U.S. Secretary of the Treasury Janet Yellen appeared before the U.S. Senate Committee on Finance on March 21 to discuss the Biden Administration’s budget and tax proposals, and now tax experts are trying to forecast what might happen after the presidential election, Accounting Today reported.

The president’s $7.3 trillion budget for the next fiscal year proposes new spending on social programs and higher taxes on high earners and corporations. Yellen testified about the  administration's revenue proposals in its so-called Green Book, as well as plans for provisions of the Tax Cuts and Jobs Act (TCJA) of 2017 that are due to expire next year.

"The President's budget proposes additional investments to lower costs for workers and families and strengthen our economy while reducing the deficit," Yellen said in her opening statement. "It proposes making health care more affordable for millions of Americans by making permanent the expansion of tax credits for health insurance premiums enacted in the American Rescue Plan and extended in the Inflation Reduction Act. And the budget includes expanding the Earned Income Tax Credit, Child Tax Credit and Low-Income Housing Tax Credit—proposals which would contribute to lowering child poverty and giving working families more breathing room in their household budgets. We can make these investments while reducing the deficit by $3 trillion over a decade through a combination of smart savings and tax proposals."

The proposed budget is “filled with familiar partisan tax-and-spend proposals, doubling down on an agenda that was rejected even when Democrats had majorities in the Senate and House, said Sen. Mike Crapo (R-Idaho), the committee’s ranking member, in his opening statement. “The president proposes nearly $5 trillion in new and increased taxes. Tax increases of that magnitude will affect all Americans through lower paychecks and higher household expenses.”

Committee chairman Ron Wyden, (D-Ore.) urged Republicans on the committee to pass the tax extenders legislation that has languished.

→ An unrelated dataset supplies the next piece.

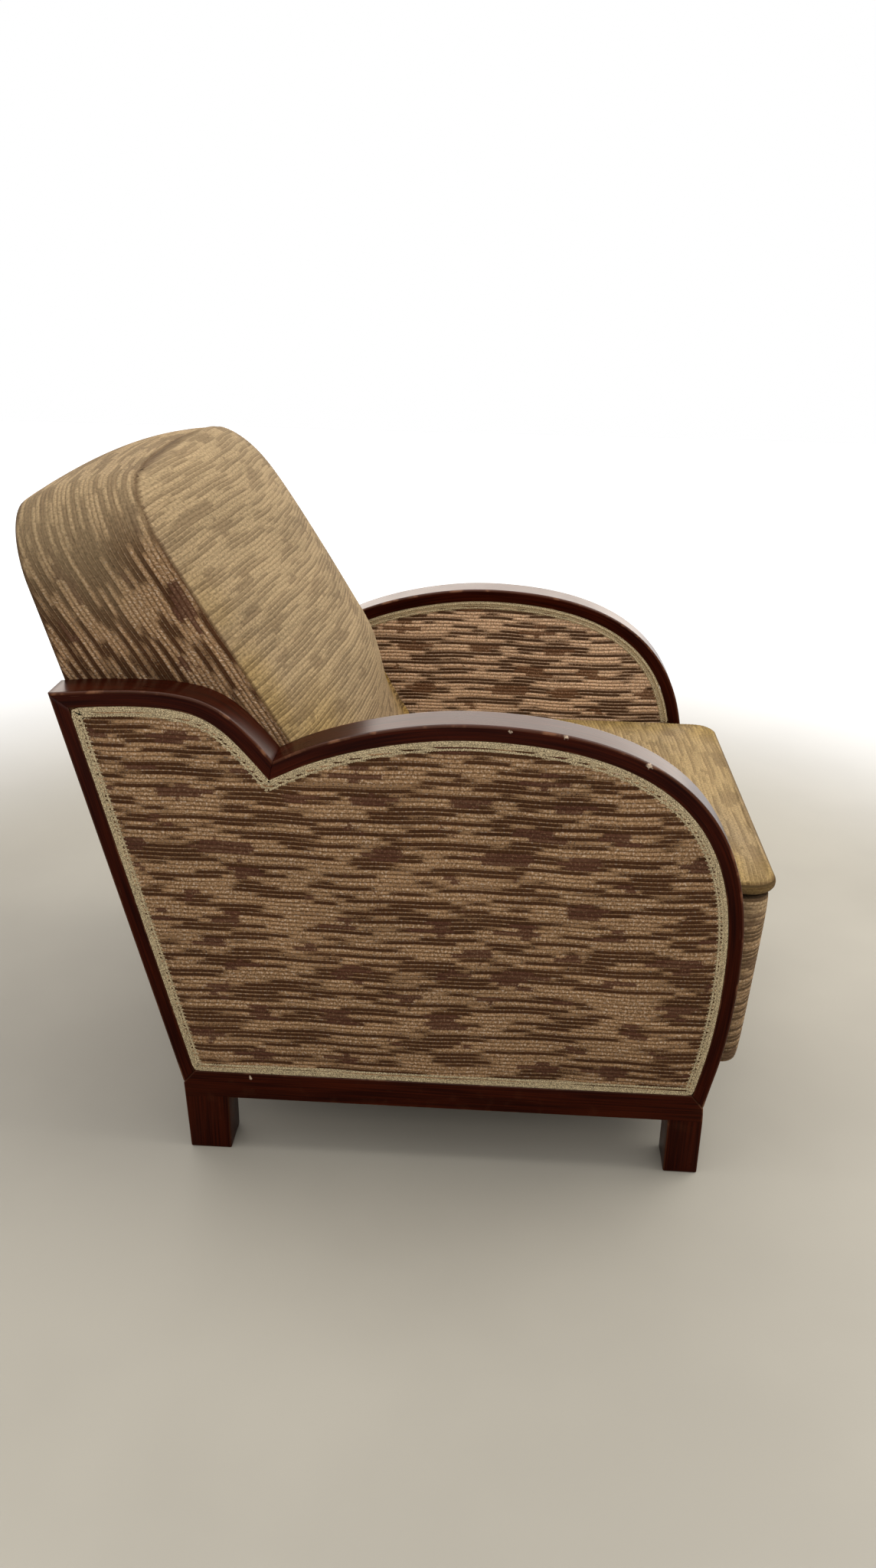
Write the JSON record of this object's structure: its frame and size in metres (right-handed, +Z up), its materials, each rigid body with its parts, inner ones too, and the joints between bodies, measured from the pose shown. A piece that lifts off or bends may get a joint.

"It has now been seven weeks since 357 members of the House voted to pass my bill with [Rep. Jason Smith (R-Mo.), chair of the House Ways and Means Committee] that expands the child tax credit and restores R&D incentives,” he said in a statement.

Yellen urged Congress to enable the United States to join the Organization for Economic Cooperation and Development's global minimum corporate tax agreement, noting that it's currently being implemented in jurisdictions around the world.

Crapo, Smith and other Republican lawmakers oppose joining the agreement. At the hearing, Crapo told Yellen that the Joint Committee on Taxation estimated that if both the rest of the world and United States enact the OECD rules designed to ensure that large multinational enterprises pay a minimum level of tax on the income arising in each jurisdiction where they operate, “the U.S would still lose over $50 billion.”

“The corporate tax increase would be significant because the average global corporate rate is within a percentage or so of where we are right now," said Edward Renn, a partner in the private client and tax team at law firm Withers, in an interview with Accounting Today. "That would impact businesses in a big way on profitability."

There is disagreement among tax experts about whether the United States should allow the OECD to set tax policy, Accounting Today reported.

"They're looking at what's going on with the OECD and its tax regime for global tax, and I think they're trying to come up with something that's really approximate to what the OECD is trying to accomplish," said Christopher McLoon of law firm Cozen O'Connor  in an interview with Accounting Today. "There's definitely a legitimate policy goal. I think the contra argument to that is that we don't share their goal. We're the United States. We want our own thing. We don't want to be guided by what the OECD does." 

In general, "[t]he budget is a wish list," said McLoon. "There's so much of this that, at least under present conditions, absolutely will not be law."